The Theorem is as follows: If $\delta > 0$ and $E \subseteq \mathbb{R}^d$ is measurable then $\delta E$ is measurable and $m(\delta E) = \delta^dm(E)$.
My proof is as follows:
Since $E$ is measurable, for all $\epsilon > 0$ there is an open set $O$ where $E \subseteq O$ such that $m_*(O - E) \leq \epsilon$. For $\delta E$ we can choose $\delta O$. We now have $\delta E \subseteq \delta O$ and $m_*(\delta O - \delta E) \leq \epsilon$ so $\delta E$ is measurable (I think I may have skipped over some reasoning here.)
Next to show $m(\delta E) = \delta^dm(E)$ we can write $E$ as a countable union of cubes $\bigcup_{j=1}^\infty Q_j$ where each $Q_j \subseteq \mathbb{R}^d$ is a cube. So this means we can form a covering of $\delta E$ by elongating the $d$ sides of each $Q_j$ by a factor of $\delta$. This would mean $$\delta E \subseteq \bigcup_{j = 1}^\infty \delta^dQ_j$$ Since $E$ is measurable we can now perform the following: \begin{align*} m(\delta E) &= \inf \sum_{j = 1}^\infty |\delta Q_j|\\ &= \delta^d\inf \sum_{j = 1}^\infty |Q_j|\\ &= \delta^d m(E) \end{align*} Could I please check if my proof is correct and that I haven't missed any steps? I'm still new to measure theory so I appreciate your help!

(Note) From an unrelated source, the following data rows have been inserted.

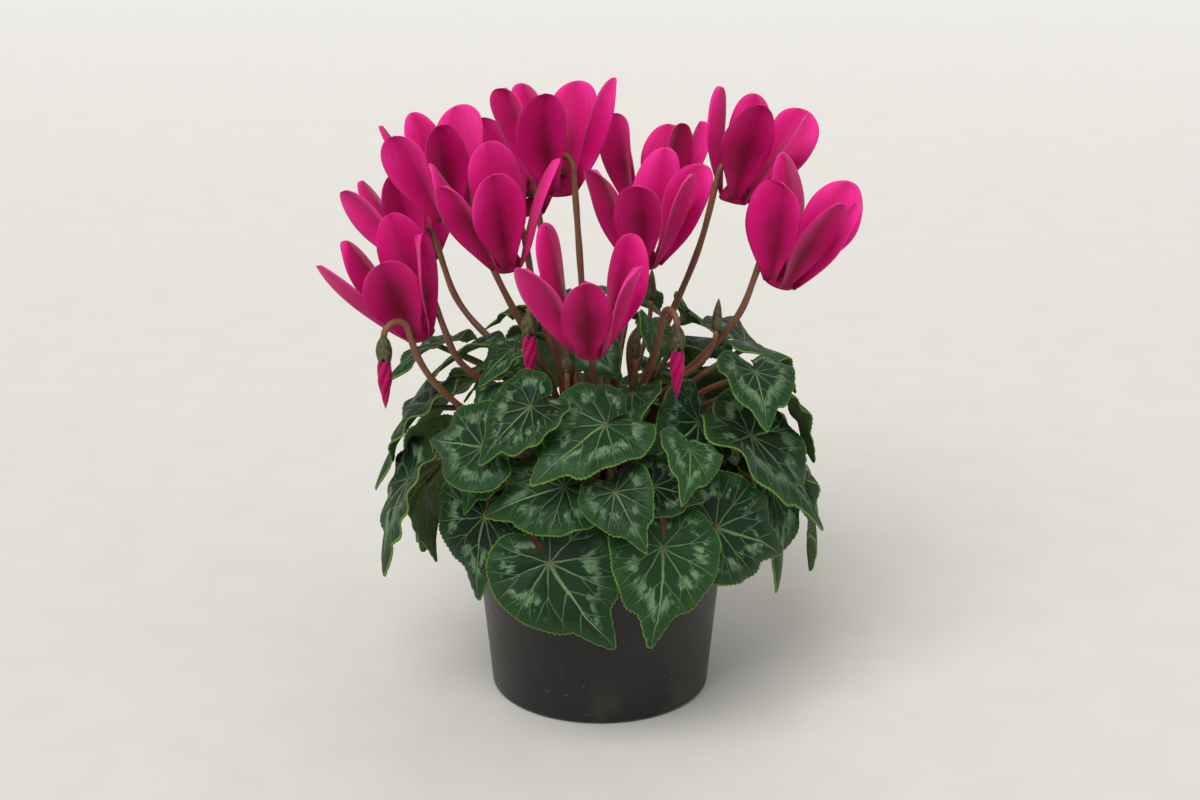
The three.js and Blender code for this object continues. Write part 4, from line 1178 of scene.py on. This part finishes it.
class CYCLAMEN_OT_soil(CyclamenOperator, Operator):
    """Fills the nursery pot with crumbly peat round the tuber"""

    bl_idname = "cyclamen.soil"
    bl_label = "Peat and tuber"

    def execute(self, context):
        self.fill()
        self.tuber()
        self.crumbs(context.scene.cyclamen_sizes.crumbs)
        return {"FINISHED"}

    def fill(self):
        base, top, rim, _, wall = INNER_POT.values()
        floor, side, collar = INNER_FLOOR + wall + GAP, wall + 0.6, COLLAR_FOOT + wall
        edge = rim - side - 1.6
        across, deep = TUBER["radius"] + GAP, TUBER["half_height"] + GAP
        profile = [
            (0, floor), (base - 3, floor), (base - side, floor + 2.4), (top - side, collar - 0.2),
            (edge, collar + GAP), (edge + 0.3, SOIL_TOP - 1.5),
        ]
        profile += [(radius, SOIL_TOP) for radius in np.linspace(edge, TUBER["radius"] - 0.5, 16)]
        hollow = np.linspace(0.1, math.pi / 2, 8)[:-1]
        profile += [(across * math.cos(turn), TUBER["middle"] - deep * math.sin(turn)) for turn in hollow]
        profile.append((0, TUBER["middle"] - deep))
        bm = new_mesh()
        turned(bm, GROUND, profile, 72)
        dice = Dice(31)
        for vert in bm.verts:
            radius = math.hypot(vert.co.x, vert.co.y) / MM
            if vert.co.z / MM > SOIL_TOP - 0.2 and TUBER["radius"] + 1 < radius < edge - 0.1:
                vert.co.z += dice.between(*SOIL_UNEVEN) * MM
        finish_piece("peat_fill", bm, [peat_material()], "soil")

    def tuber(self):
        bm = new_mesh()
        verts = bmesh.ops.create_uvsphere(bm, u_segments=48, v_segments=28, radius=1)["verts"]
        points = np.array([vert.co for vert in verts])
        bumps = 1 - 0.012 * (1 + np.sin(7 * points[:, 0] + 3 * points[:, 2]) * np.sin(9 * points[:, 1]))
        size = np.array((TUBER["radius"], TUBER["radius"], TUBER["half_height"]))
        move_verts(verts, points * bumps[:, None] * size + (0, 0, TUBER["middle"]))
        finish_piece("corm", bm, [tuber_material()], "tuber")

    def crumbs(self, count):
        dice = Dice(77)
        bm = new_mesh()
        for _ in range(count):
            verts = bmesh.ops.create_icosphere(bm, subdivisions=1, radius=1)["verts"]
            radius = CRUMB["inner"] + CRUMB["band"] * math.sqrt(dice.between(0, 1))
            turn = dice.between(0, FULL_TURN)
            size = dice.between(*CRUMB["size"])
            middle = np.array((radius * math.cos(turn), radius * math.sin(turn), SOIL_TOP + CRUMB["lift"]))
            stretch = np.array([dice.between(*CRUMB["stretch"]) for _ in range(3)]) * size
            move_verts(verts, np.array([vert.co for vert in verts]) * stretch + middle)
        finish_piece("peat_crumbs", bm, [peat_material()], None, smooth=False)


class CYCLAMEN_OT_leaves(CyclamenOperator, Operator):
    """Grows every leaf with its stem, and the young leaves that fork from them"""

    bl_idname = "cyclamen.leaves"
    bl_label = "Leaves"

    def execute(self, context):
        leaves, young, small, _ = grown_plant()
        dice = Dice(55)
        coats = [leaf_material(), stem_material()]
        for index, leaf in enumerate(leaves):
            bm = new_mesh()
            self.leaf(context, bm, leaf, dice)
            if index in young:
                self.leaf(context, bm, young[index], dice, YOUNG_FINENESS)
            node = f"leaf_{index + 1:02d}"
            check_place(finish_piece(f"marbled_{node}", bm, coats, node), node, LEAF_SLACK)
        for index, leaf in enumerate(small):
            bm = new_mesh()
            self.leaf(context, bm, leaf, dice, SMALL_FINENESS)
            finish_piece(f"small_leaf_{index + 1:02d}", bm, coats, None)
        return {"FINISHED"}

    @staticmethod
    def leaf(context, bm, leaf, dice, fineness=1.0):
        """A toothed, ruffled blade on its stem. A less fine one has fewer teeth and a paler green."""
        sizes = context.scene.cyclamen_sizes
        teeth = round(sizes.teeth * fineness)
        columns = teeth * len(TOOTH_SHAPE)
        place = leaf_frame(leaf)
        uneven = np.array([dice.between(*TOOTH_UNEVEN) for _ in range(teeth + 1)])
        its = SimpleNamespace(**dice.draw(LEAF_DRAWS))

        def plan(u, v):
            degrees, share = BLADE_ANGLE * (2 * u - 1), towards_edge(v)
            pinch = 1 - PINCH["depth"] * np.exp(-(((np.abs(degrees) - PINCH["angle"]) / PINCH["width"]) ** 2))
            angle, reach = np.radians(degrees), share * edge_reach(degrees) * pinch
            return angle, share, pinch, reach * np.sin(angle), reach * np.cos(angle)

        def shape(u, v, lift):
            angle, share, pinch, w, q = plan(u, v)
            cell = np.rint(u * columns).astype(int)
            dip = TOOTH_SHAPE[cell % len(TOOTH_SHAPE)] * uneven[cell // len(TOOTH_SHAPE)]
            toothed = pinch * np.where(v > 0.999, 1 - sizes.tooth_depth * dip, 1.0)
            grooves = 0
            for turn in VEIN_TURNS:
                beside = q * math.sin(turn) - np.abs(w) * math.cos(turn)
                ahead = q * math.cos(turn) + np.abs(w) * math.sin(turn)
                grooves = grooves + np.exp(-((beside / GROOVE_WIDTH) ** 2)) * (ahead > 0)
            ruffles = its.ruffle * share**4 * np.sin(angle * math.floor(its.waves) + its.phase)
            relief = ruffles - GROOVE_DEPTH * grooves * share * (1 - share) * 4
            return leaf_point(leaf, place, np.degrees(angle), share, lift + relief * leaf["length"], toothed)

        def plane(u, v):
            return plan(u, v)[3:]

        marks = {"share": towards_edge, "tone": its.tone**2 * 0.6 + 1 - fineness}
        sheet(bm, (columns, BLADE_ROWS), shape, "leaf_plane", plane, sizes.leaf_thickness, **marks)
        route = smooth_route(petiole_route(leaf, place), 26)
        tube(bm, route, PETIOLE_RADIUS * np.linspace(1.0, 0.82, len(route)), 10, 1)


class CYCLAMEN_OT_blooms(CyclamenOperator, Operator):
    """Makes each bloom's swept-back petals and dark mouth, and its hooked stalk with sepals"""

    bl_idname = "cyclamen.blooms"
    bl_label = "Blooms"

    def execute(self, context):
        thickness = context.scene.cyclamen_sizes.petal_thickness
        dice = Dice(91)
        for index, bloom in enumerate(BLOOMS):
            number = f"{index + 1:02d}"
            self.corolla(bloom, petals_of(index), number, thickness, dice)
            self.stalk(bloom, number, dice)
        return {"FINISHED"}

    @staticmethod
    def corolla(bloom, petals, number, thickness, dice):
        """Petals that are each folded, waved and leant their own way, round a dark mouth."""
        *spot, size = bloom
        place = bloom_frame(*spot)
        bm = new_mesh()
        for petal in petals:
            its = SimpleNamespace(**dice.draw(BLOOM_DRAWS))

            def shape(u, v, lift):
                across, along = 2 * u - 1, towards_tip(v)
                body = np.sin(math.pi * np.minimum(along * 1.05, 1) ** 0.8)
                rolled = its.fold * (np.sqrt(across**2 + 0.04) - 0.2) * (0.35 * along + 0.65 * body)
                uneven = 1 + its.skew * across * body + its.hollow * np.sin(8 * along + 2 * its.phase)
                wave = np.sin(5 * along + its.phase + 1.5 * across)
                waved = its.ruffle * across * np.abs(across) * along * wave
                curled = its.curl * np.maximum(along - 0.7, 0) ** 2 * 11
                bent = {**petal, "dish": 0, "azimuth": petal["azimuth"] + its.sway * along**2}
                half_width = spoon_half_width(along, its.bluntness)
                out = lift + rolled * uneven + waved + curled + its.lean * along**2
                return petal_point(size, place, bent, half_width, across * uneven * its.breadth, along, out)

            def plane(u, v):
                return u, towards_tip(v)

            sheet(bm, PETAL_COUNTS, shape, "petal_plane", plane, thickness, tone=its.tone)
        mouth, core = MOUTH_RADIUS * size, CORE_HEIGHT * size
        profile = (
            (0, 2.6), (mouth * 0.55, 2.4), (mouth * 0.72, 1.2), (mouth * 0.85, 0.15), (mouth + 0.1, -0.15),
            (mouth + 0.6, 0.4), (mouth + 0.5, 1.6), (mouth * 0.8, core * 0.7), (1.8 * size, core), (0, core),
        )
        turned(bm, place, profile, 30)
        node = f"bloom_{number}"
        piece = finish_piece(f"petals_{number}", bm, [petal_material()], node)
        check_place(piece, node, BLOOM_SLACK)

    @staticmethod
    def stalk(bloom, number, dice):
        """The stalk, and the small round of sepals that holds the corolla."""
        *spot, size = bloom
        bm = hooked_stalk(bloom_stalk_route(*bloom), 64, dice)
        foot = CORE_HEIGHT * size + GAP
        rises = ((0, 0), (3.0 * size, 0), (2.7 * size, 0.8), (1.7, 2.0), (0.9, 2.9), (0, 2.9))
        turned(bm, bloom_frame(*spot), [(radius, foot + rise) for radius, rise in rises], 15, 1)
        coats = [stalk_material(), sepal_material()]
        finish_piece(f"stalk_{number}", bm, coats, f"bloom_stalk_{number}")


class CYCLAMEN_OT_buds(CyclamenOperator, Operator):
    """Makes the closed nodding buds, each twisted to a point in its green cup"""

    bl_idname = "cyclamen.buds"
    bl_label = "Buds"

    def execute(self, context):
        dice = Dice(17)
        coats = [stalk_material(), sepal_material()]
        for number, bud in enumerate(BUDS, 1):
            place = bud_frame(*bud)
            self.petals(place, number)
            self.stalk(place, bud, number, dice, coats)
        for number, route in enumerate(grown_plant()[3], 1):
            self.young(route, number, coats)
        return {"FINISHED"}

    @staticmethod
    def petals(place, number):
        """Closed petals, twisted to a point, with a groove between each two."""
        bm = new_mesh()
        verts, u, v = grid_verts(bm, 28, 40)
        turn = FULL_TURN * v
        groove = (0.5 + 0.5 * np.sin(5 * (turn + 3.2 * u))) ** 2
        radius = np.interp(u, *BUD_BODY) * BUD_RADIUS * (1 - 0.16 * groove)
        down = CUP_LENGTH + GAP + BUD_LENGTH * u
        move_verts(verts, place.at(radius * np.cos(turn), radius * np.sin(turn), -down))
        # The map gives each groove between the closed petals the petal's dark middle colour, which is painted
        # shade in the grooves.
        spots = np.stack((0.85 - 0.35 * groove, 0.3 + 0.4 * u), axis=1)
        map_faces(bm, bm.faces, "petal_plane", dict(zip(verts, spots)))
        mark_verts(bm, verts, skin=1.0, tone=0.1 * number)
        merge(bm, verts)
        fill_ends(bm, 40)
        finish_piece(f"bud_petals_{number}", bm, [petal_material()], f"bud_{number}")

    @staticmethod
    def stalk(place, bud, number, dice, coats):
        """The stalk and the cup, whose rim is drawn out into five sepals."""
        bm = hooked_stalk(bud_stalk_route(*bud), 60, dice)
        before = set(bm.verts)
        shares = ((0, 1), (0.8, 1), (1, 0.6), (0.75, 0.2))
        profile = [(CUP_RADIUS * radius, -CUP_LENGTH * down) for radius, down in shares]
        turned(bm, place, smooth_turn(profile + [(0.9, 0.4), (0, 0.4)]), 40, 1)
        axes = np.array((place.right, place.front, place.up))
        for vert in set(bm.verts) - before:
            right, front, up = axes @ (np.array(vert.co) / MM - place.origin)
            lobe = 0.5 + 0.5 * math.cos(5 * math.atan2(front, right))
            low = min(max((-up / CUP_LENGTH - 0.55) / 0.45, 0), 1)
            rim = min(math.hypot(right, front) / 1.5, 1)
            vert.co += Vector(place.up * (0.9 - 2.1 * lobe) * low * rim * MM)
        finish_piece(f"bud_stem_{number}", bm, coats, f"bud_stalk_{number}")

    @staticmethod
    def young(route, number, coats):
        """A young bud stands upright and is still shut in its sepals."""
        bm = new_mesh()
        tube(bm, route, np.linspace(1.0, 0.8, len(route)), 10)
        up = unit(route[-1] - route[-2])
        right = unit(np.cross(up, SIDEWAYS))
        turned(bm, Frame(route[-1], right, np.cross(up, right), up), smooth_turn(YOUNG_BUD_PROFILE), 20, 1)
        finish_piece(f"young_bud_{number}", bm, coats, None)


class CYCLAMEN_OT_stage(CyclamenOperator, Operator):
    """Sets the pale floor, the soft studio light and the camera"""

    bl_idname = "cyclamen.stage"
    bl_label = "Stage"

    def execute(self, context):
        scene = context.scene
        scene.view_settings.view_transform = "Standard"
        sizes, looks = scene.cyclamen_sizes, scene.cyclamen_colours
        bm = bmesh.new()
        bmesh.ops.create_grid(bm, x_segments=4, y_segments=4, size=FLOOR_HALF)
        floor = mesh_object("floor", bm, [floor_material()])
        for name, direction, power, softness in LIGHTS:
            sun = bpy.data.lights.new(name, "SUN")
            sun.energy = power
            sun.angle = math.radians(softness)
            add_object(name, sun).rotation_euler = Vector(direction).to_track_quat("Z", "Y").to_euler()
        world = bpy.data.worlds.new("surround")
        world.use_nodes = True
        backdrop = world.node_tree.nodes["Background"]
        backdrop.inputs["Color"].default_value = rgba(looks.backdrop)
        backdrop.inputs["Strength"].default_value = SURROUND_LIGHT
        scene.world = world
        view = bpy.data.cameras.new("camera")
        view.lens = sizes.lens
        camera = add_object("camera", view)
        camera.location = (0, -sizes.camera_away, sizes.camera_up)
        camera.rotation_euler = (math.atan2(sizes.camera_away, sizes.camera_up - sizes.aim), 0, 0)
        scene.camera = camera
        return {"FINISHED"}


MAKERS = (
    CYCLAMEN_OT_outer_pot,
    CYCLAMEN_OT_inner_pot,
    CYCLAMEN_OT_soil,
    CYCLAMEN_OT_leaves,
    CYCLAMEN_OT_blooms,
    CYCLAMEN_OT_buds,
    CYCLAMEN_OT_stage,
)


class CYCLAMEN_PT_panel(Panel):
    """Lists the plant's pieces"""

    bl_idname = "CYCLAMEN_PT_panel"
    bl_label = "Potted cyclamen"
    bl_space_type = "VIEW_3D"
    bl_region_type = "UI"
    bl_category = "Cyclamen"

    def draw(self, context):
        for maker in MAKERS:
            self.layout.operator(maker.bl_idname)
        for group in (context.scene.cyclamen_sizes, context.scene.cyclamen_colours):
            for name in type(group).__annotations__:
                self.layout.prop(group, name)


CLASSES = (CyclamenSizes, CyclamenColours, *MAKERS, CYCLAMEN_PT_panel)


def register():
    for cls in CLASSES:
        bpy.utils.register_class(cls)
    bpy.types.Scene.cyclamen_sizes = PointerProperty(type=CyclamenSizes)
    bpy.types.Scene.cyclamen_colours = PointerProperty(type=CyclamenColours)


def unregister():
    del bpy.types.Scene.cyclamen_colours
    del bpy.types.Scene.cyclamen_sizes
    for cls in reversed(CLASSES):
        bpy.utils.unregister_class(cls)


def main():
    register()
    for maker in MAKERS:
        group, name = maker.bl_idname.split(".")
        getattr(getattr(bpy.ops, group), name)()


if __name__ == "__main__":
    main()
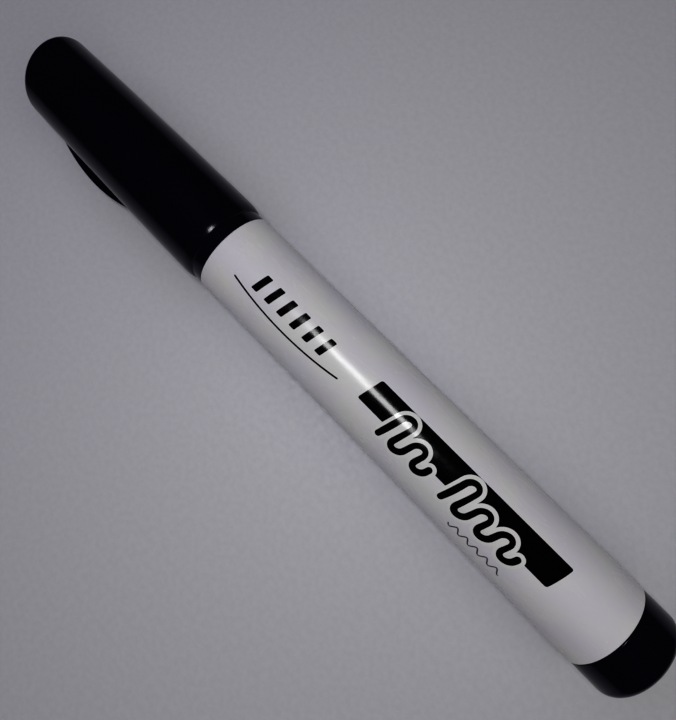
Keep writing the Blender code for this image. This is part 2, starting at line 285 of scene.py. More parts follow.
class NodeSheet:
    """A material's node tree, with short ways to add the nodes that the finishes share."""

    def __init__(self, name: str) -> None:
        """Starts a material with its Principled shader and the object's own coordinates.

        Args:
            name: the material's name.
        """
        self.material = bpy.data.materials.new(name)
        self.material.use_nodes = True
        self.tree = self.material.node_tree
        self.shader = self.tree.nodes["Principled BSDF"]
        self.coordinates = self.tree.nodes.new("ShaderNodeTexCoord").outputs["Object"]

    def set(self, **values: object) -> None:
        """Sets sockets on the shader, with underscores for the spaces in their names."""
        for name, value in values.items():
            self.shader.inputs[name.replace("_", " ")].default_value = value

    def scaled(self, scale: tuple[float, float, float]) -> bpy.types.NodeSocket:
        """The coordinates stretched by a factor along each axis.

        Args:
            scale: the factors along X, Y and Z.

        Returns:
            The stretched coordinates.
        """
        mapping = self.tree.nodes.new("ShaderNodeMapping")
        mapping.inputs["Scale"].default_value = scale
        self.tree.links.new(self.coordinates, mapping.inputs["Vector"])
        return mapping.outputs["Vector"]

    def noise(self, scale: tuple[float, float, float], detail: float = 3.0,
              roughness: float = 0.55, distortion: float = 0.0) -> bpy.types.NodeSocket:
        """Cloudy noise with its own scale along each axis.

        Args:
            scale: waves for each metre along X, Y and Z.
            detail: how many finer layers are added.
            roughness: how strong the finer layers are.
            distortion: how much the pattern is twisted.

        Returns:
            The noise value, about 0 to 1.
        """
        node = self.tree.nodes.new("ShaderNodeTexNoise")
        node.inputs["Scale"].default_value = 1.0
        node.inputs["Detail"].default_value = detail
        node.inputs["Roughness"].default_value = roughness
        node.inputs["Distortion"].default_value = distortion
        self.tree.links.new(self.scaled(scale), node.inputs["Vector"])
        return node.outputs["Fac"]

    def ranged(self, value: bpy.types.NodeSocket, low: float, high: float,
               to_low: float, to_high: float, smooth: bool = False) -> bpy.types.NodeSocket:
        """Maps a value's range to another range, clamped at both ends.

        Args:
            value: the socket to map.
            low: the value that gives to_low.
            high: the value that gives to_high.
            to_low: the result at and below low.
            to_high: the result at and above high.
            smooth: whether the result eases in and out.

        Returns:
            The mapped value.
        """
        node = self.tree.nodes.new("ShaderNodeMapRange")
        node.interpolation_type = "SMOOTHSTEP" if smooth else "LINEAR"
        limits = {"From Min": low, "From Max": high, "To Min": to_low, "To Max": to_high}
        for name, number in limits.items():
            node.inputs[name].default_value = number
        self.tree.links.new(value, node.inputs["Value"])
        return node.outputs["Result"]

    def maths(self, operation: str, first: bpy.types.NodeSocket,
              second: bpy.types.NodeSocket | float) -> bpy.types.NodeSocket:
        """One step of arithmetic on two values.

        Args:
            operation: the node's name for it, such as ADD.
            first: a socket.
            second: a socket or a number.

        Returns:
            The result.
        """
        node = self.tree.nodes.new("ShaderNodeMath")
        node.operation = operation
        self.tree.links.new(first, node.inputs[0])
        if isinstance(second, float):
            node.inputs[1].default_value = second
        else:
            self.tree.links.new(second, node.inputs[1])
        return node.outputs["Value"]

    def blend(self, factor: bpy.types.NodeSocket, first: Colour | bpy.types.NodeSocket,
              second: Colour) -> bpy.types.NodeSocket:
        """Mixes two colours by a factor.

        Args:
            factor: 0 for the first colour, 1 for the second.
            first: a colour, or a socket that gives one.
            second: a colour.

        Returns:
            The mixed colour.
        """
        node = self.tree.nodes.new("ShaderNodeMix")
        node.data_type = "RGBA"
        self.tree.links.new(factor, node.inputs["Factor"])
        if isinstance(first, tuple):
            node.inputs[6].default_value = (*first, 1.0)
        else:
            self.tree.links.new(first, node.inputs[6])
        node.inputs[7].default_value = (*second, 1.0)
        return node.outputs[2]

    def feed(self, socket: str, value: bpy.types.NodeSocket) -> None:
        """Links a value to one of the shader's sockets."""
        self.tree.links.new(value, self.shader.inputs[socket])

    def bump(self, height: bpy.types.NodeSocket, depth: float, strength: float) -> None:
        """Raises the surface by a height pattern, after any bump that is already there.

        Args:
            height: the pattern, about 0 to 1.
            depth: how far 1 stands over 0, in metres.
            strength: how much of the bump is used.
        """
        node = self.tree.nodes.new("ShaderNodeBump")
        node.inputs["Distance"].default_value = depth
        node.inputs["Strength"].default_value = strength
        self.tree.links.new(height, node.inputs["Height"])
        before = self.shader.inputs["Normal"].links
        if before:
            self.tree.links.new(before[0].from_socket, node.inputs["Normal"])
        self.tree.links.new(node.outputs["Normal"], self.shader.inputs["Normal"])


@dataclass(frozen=True)
class MouldedPlastic:
    """Injection-moulded plastic: cloudy tone, rub marks, fine scratches and specks of dust."""

    name: str
    colour: Colour
    tint: Colour
    roughness: float
    roughness_spread: float = 0.08
    wear: Wear = Wear.HANDLED
    scratch_tone: Colour = (0.5, 0.5, 0.5)
    dust: float = 0.0
    dust_tone: Colour = (0.6, 0.6, 0.6)
    subsurface: float = 0.0

    def material(self) -> bpy.types.Material:
        """Builds the node material.

        Returns:
            The finished material.
        """
        sheet = NodeSheet(self.name)
        clouds = sheet.noise((90.0, 160.0, 160.0), detail=4.0)
        cloudy = sheet.ranged(clouds, 0.35, 0.65, 0.0, 1.0, smooth=True)
        tone = sheet.blend(cloudy, self.colour, self.tint)
        scratches = sheet.noise((220.0, 5200.0, 5200.0), detail=2.0, distortion=0.4)
        lines = sheet.ranged(scratches, 0.68, 0.76, 0.0, 0.22 * self.wear.value, smooth=True)
        tone = sheet.blend(lines, tone, self.scratch_tone)
        if self.dust > 0.0:
            specks = sheet.noise((5200.0, 5200.0, 5200.0), detail=1.0, roughness=0.4)
            dusty = sheet.ranged(specks, 0.73, 0.78, 0.0, self.dust, smooth=True)
            tone = sheet.blend(dusty, tone, self.dust_tone)
        sheet.feed("Base Color", tone)
        rubbed = sheet.noise((120.0, 420.0, 420.0), detail=5.0, roughness=0.6, distortion=0.6)
        spread = self.roughness_spread * self.wear.value
        rough = sheet.ranged(rubbed, 0.3, 0.72, self.roughness - spread / 2, self.roughness + spread)
        sheet.feed("Roughness", sheet.maths("ADD", rough, sheet.maths("MULTIPLY", lines, 0.8)))
        sheet.bump(sheet.noise((260.0, 700.0, 700.0), detail=2.0), 0.03 * MM, 0.25)
        sheet.bump(sheet.noise((9000.0, 9000.0, 9000.0), detail=2.0), 0.004 * MM, 0.35)
        sheet.set(IOR=1.49)
        if self.subsurface > 0.0:
            sheet.set(Subsurface_Weight=self.subsurface, Subsurface_Radius=(0.9, 0.85, 0.8),
                      Subsurface_Scale=0.8 * MM)
        return sheet.material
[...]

Your proof is not completely valid, but the ideas are good.
You should probably first prove that $m_*(\delta G) = \delta^dm_*(G)$ for any set $G$ so that you can then say that $m_*(\delta O - \delta E) \leq \delta^m\epsilon$ (in your proof of measurability of $\delta E$).
Your proof of the equality $m(\delta E) = \delta^dm(E)$ is not completely clear to me either.
First you decompose $E$ into cubes, which is not the way I would go. As I said we need to prove $m_*(\delta G) = \delta^dm_*(G)$ for any set $G$. So I would rather say that $m_*(G) = \inf \sum_{j = 1}^\infty |Q_j|$ where the infimum is taken over all countable coverings of $G$ with cubes.
Now you say that $m_*(\delta E) = \inf \sum_{j = 1}^\infty |\delta Q_j|$, but it is not clear to me. Think about it - what is the infimum even taken over assuming the cubes are a decomposition of $E$ (like in your original solution)? Now assuming that we are considering all coverings of $E$ instead of decompositions it makes more sense and is indeed true (but we have to prove it).
So now we will prove $m_*(\delta G) = \inf \sum_{j = 1}^\infty |\delta Q_j|$. The "elongated" covering is derived from some covering of $G$; a priori we don't know if every covering of $\delta G$ is derived in this way. So all we can really say is that $$m_*(\delta G) = \inf \sum_{j = 1}^\infty |P_j| \leq \inf \sum_{j = 1}^\infty |\delta Q_j| = \delta^d\inf \sum_{j = 1}^\infty |Q_j| = \delta^d m_*(G)$$ where the infimum with $P_j$ is taken over all countable coverings of $\delta G$ with cubes, and the infima with $Q_j$ are taken over all countable coverings of $G$ with cubes (notice the difference!). The inequality holds because an infimum over a bigger family of coverings is not bigger than an infimum over a smaller family of coverings.
What I mean is: $\delta Q_i$ is a covering of $\delta G$, but a priori we don't know if every covering $P_i$ of $\delta G$ is necessarly of the form $\delta Q_i$ for some covering $Q_i$ of $G$. Thus all coverings of $\delta G$ form a (not necessarly strictly) bigger family (in the sense of inclusion) than the "elongated" coverings derived from coverings of $G$.
Thus $m_*(\delta G) \leq \delta ^d m_*(G)$. Now do the same for $\delta^{-1}$ in place of $\delta$ and $\delta G$ in place of $G$ to get the $\geq$ inequality.